◆ PROMPT: Review the lines that follow and copy each one that contains the word "handed".
************
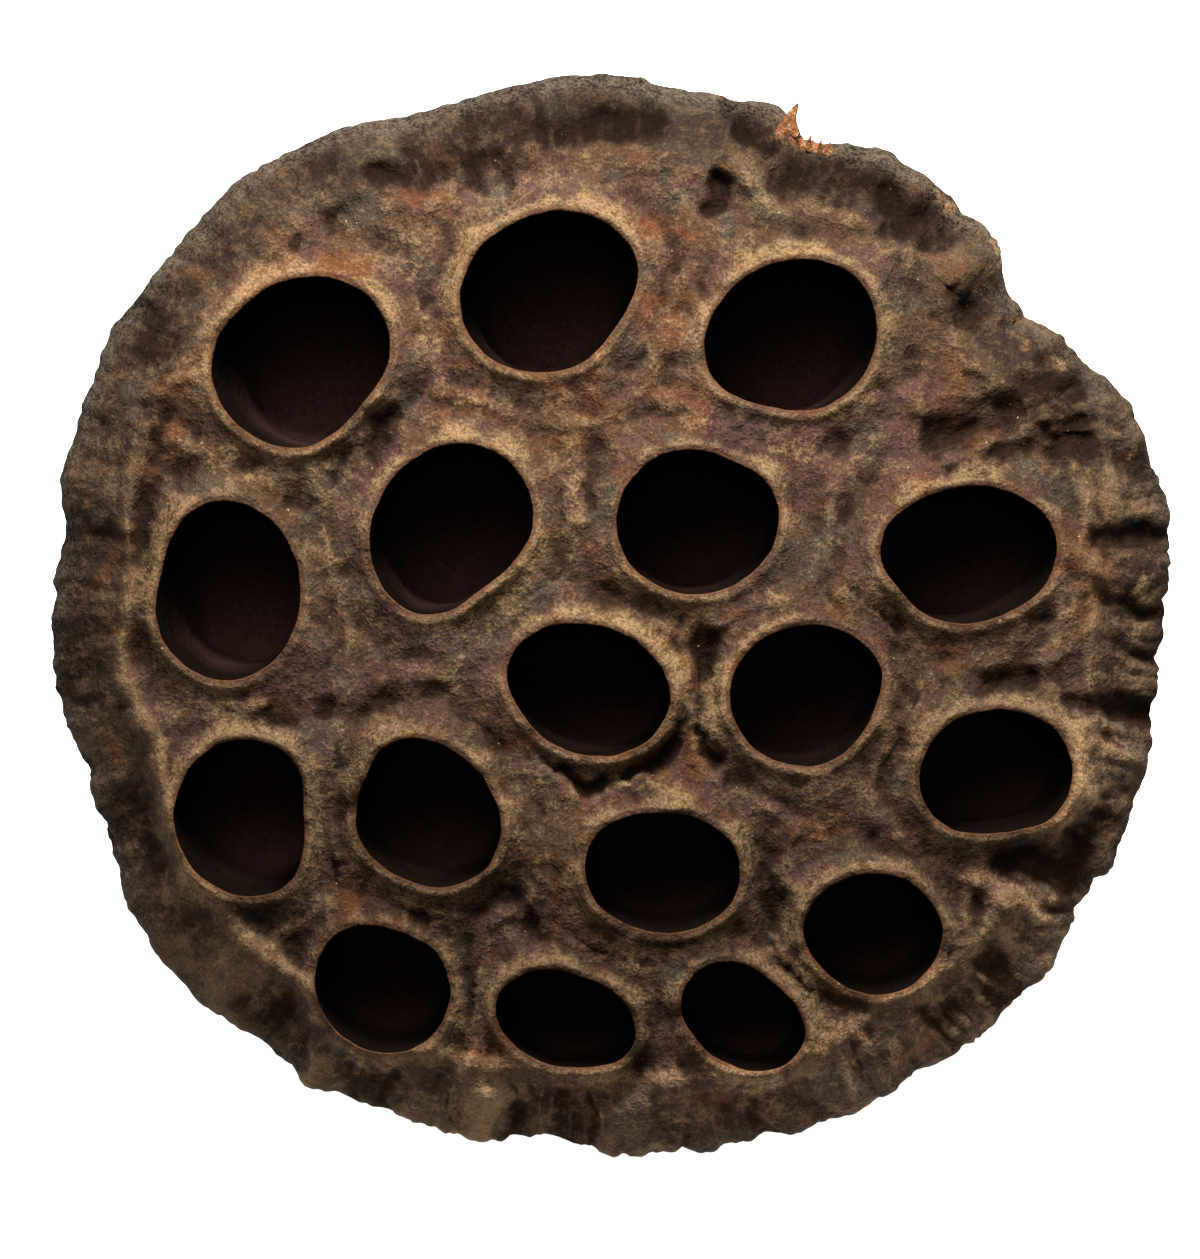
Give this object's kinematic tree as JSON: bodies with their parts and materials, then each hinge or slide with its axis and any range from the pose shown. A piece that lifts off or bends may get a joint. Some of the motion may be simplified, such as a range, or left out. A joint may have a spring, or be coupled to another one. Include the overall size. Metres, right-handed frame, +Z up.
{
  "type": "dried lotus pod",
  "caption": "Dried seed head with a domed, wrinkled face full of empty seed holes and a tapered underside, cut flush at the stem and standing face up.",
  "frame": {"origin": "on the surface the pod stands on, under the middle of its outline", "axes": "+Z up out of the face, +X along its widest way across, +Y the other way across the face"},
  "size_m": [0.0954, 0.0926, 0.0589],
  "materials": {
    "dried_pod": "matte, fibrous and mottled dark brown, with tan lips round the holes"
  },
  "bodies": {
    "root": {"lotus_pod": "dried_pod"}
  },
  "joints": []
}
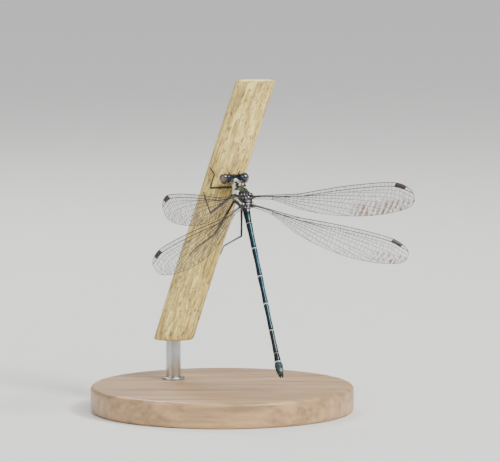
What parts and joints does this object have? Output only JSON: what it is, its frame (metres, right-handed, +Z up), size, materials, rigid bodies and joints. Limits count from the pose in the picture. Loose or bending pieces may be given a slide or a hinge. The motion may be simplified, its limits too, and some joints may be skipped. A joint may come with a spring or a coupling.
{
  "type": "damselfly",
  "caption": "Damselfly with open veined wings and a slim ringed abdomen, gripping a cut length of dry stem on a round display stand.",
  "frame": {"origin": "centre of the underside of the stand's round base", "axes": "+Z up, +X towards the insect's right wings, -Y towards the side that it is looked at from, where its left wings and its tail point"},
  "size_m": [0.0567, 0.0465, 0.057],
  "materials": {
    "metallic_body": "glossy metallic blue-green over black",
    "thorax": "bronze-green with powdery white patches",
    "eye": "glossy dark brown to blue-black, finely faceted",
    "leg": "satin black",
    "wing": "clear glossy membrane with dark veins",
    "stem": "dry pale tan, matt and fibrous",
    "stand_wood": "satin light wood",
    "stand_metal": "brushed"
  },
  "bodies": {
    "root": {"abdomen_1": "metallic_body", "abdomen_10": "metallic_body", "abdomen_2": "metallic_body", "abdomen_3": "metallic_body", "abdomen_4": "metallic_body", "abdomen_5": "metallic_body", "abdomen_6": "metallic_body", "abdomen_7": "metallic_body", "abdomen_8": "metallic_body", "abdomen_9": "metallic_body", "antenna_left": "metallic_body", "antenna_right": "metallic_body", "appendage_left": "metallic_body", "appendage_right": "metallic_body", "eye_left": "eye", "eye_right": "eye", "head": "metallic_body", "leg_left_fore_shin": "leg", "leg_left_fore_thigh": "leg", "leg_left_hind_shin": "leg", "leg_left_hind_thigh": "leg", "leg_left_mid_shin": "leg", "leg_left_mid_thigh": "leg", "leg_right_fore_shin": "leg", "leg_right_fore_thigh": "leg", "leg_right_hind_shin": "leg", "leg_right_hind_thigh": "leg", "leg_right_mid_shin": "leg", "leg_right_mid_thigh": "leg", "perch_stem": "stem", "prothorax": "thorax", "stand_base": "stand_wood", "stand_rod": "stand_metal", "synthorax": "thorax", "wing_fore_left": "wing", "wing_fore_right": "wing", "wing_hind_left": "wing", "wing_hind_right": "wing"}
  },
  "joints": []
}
************
◆ REPLY:
Give this object's kinematic tree as JSON: bodies with their parts and materials, then each hinge or slide with its axis and any range from the pose shown. A piece that lifts off or bends may get a joint. Some of the motion may be simplified, such as a range, or left out. A joint may have a spring, or be coupled to another one. Include the overall size. Metres, right-handed frame, +Z up.
What parts and joints does this object have? Output only JSON: what it is, its frame (metres, right-handed, +Z up), size, materials, rigid bodies and joints. Limits count from the pose in the picture. Loose or bending pieces may be given a slide or a hinge. The motion may be simplified, its limits too, and some joints may be skipped. A joint may come with a spring or a coupling.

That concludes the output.